Cosmic Birefringence: searching for parity-violating physics with the CMB polarization
The cross-correlation between the E- and B-mode polarization of the Cosmic Microwave Background (CMB) can be used as a probe for parity-violating physics in the Universe. Parity-violating processes such as a Chern-Simons coupling to axion-like particles or the Faraday rotation induced by primordial magnetic fields are expected to rotate the plane of linear polarization and produce a non-null EB correlation. We commonly refer to that rotation as “cosmic birefringence” because it is as if space itself acted like a birefringent crystal.
Several experiments have already tried to measure birefringence from the CMB EB correlation. However, past measurements tended to be dominated by systematic uncertainties and the limited precision of polarization angle calibration. In this talk, I will present the methodology proposed by Minami et al. (2019) for the simultaneous determination of both birefringence and miscalibrated polarization angles. This novel approach overcomes the limitation imposed by the insufficient knowledge of instrument calibration by using Galactic foreground emission as our calibrator, allowing for a systematic-free measurement of cosmic birefringence.

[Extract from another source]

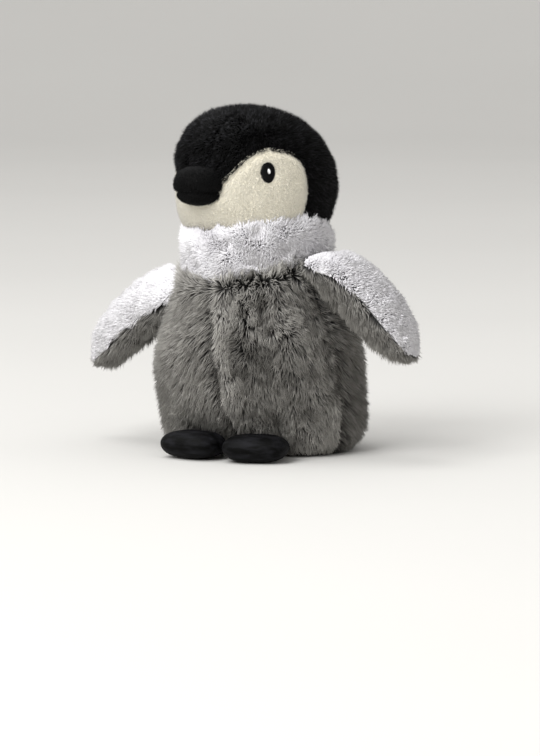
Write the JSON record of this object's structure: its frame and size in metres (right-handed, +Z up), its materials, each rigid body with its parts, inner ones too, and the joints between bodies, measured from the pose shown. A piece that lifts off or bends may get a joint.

We have recently applied this methodology to polarization data from the high-frequency instrument of the Planck mission public release 4 (NPIPE reprocessing). For nearly full-sky data, we initially find a birefringence angle of β = 0.30° ± 0.11° (68% C.L.). We also find that the values of β decrease as the Galactic mask is enlarged, which can be interpreted as the effect of polarized foreground emission. We have used two independent models to account for this component and mitigate its impact on β. Although results are promising, we do not assign cosmological significance to the measured value of β until we improve our knowledge of the foreground polarization. If confirmed, this signal could be attributed to an ultra-light axion-like field and would be evidence of parity-violating physics outside the weak interaction.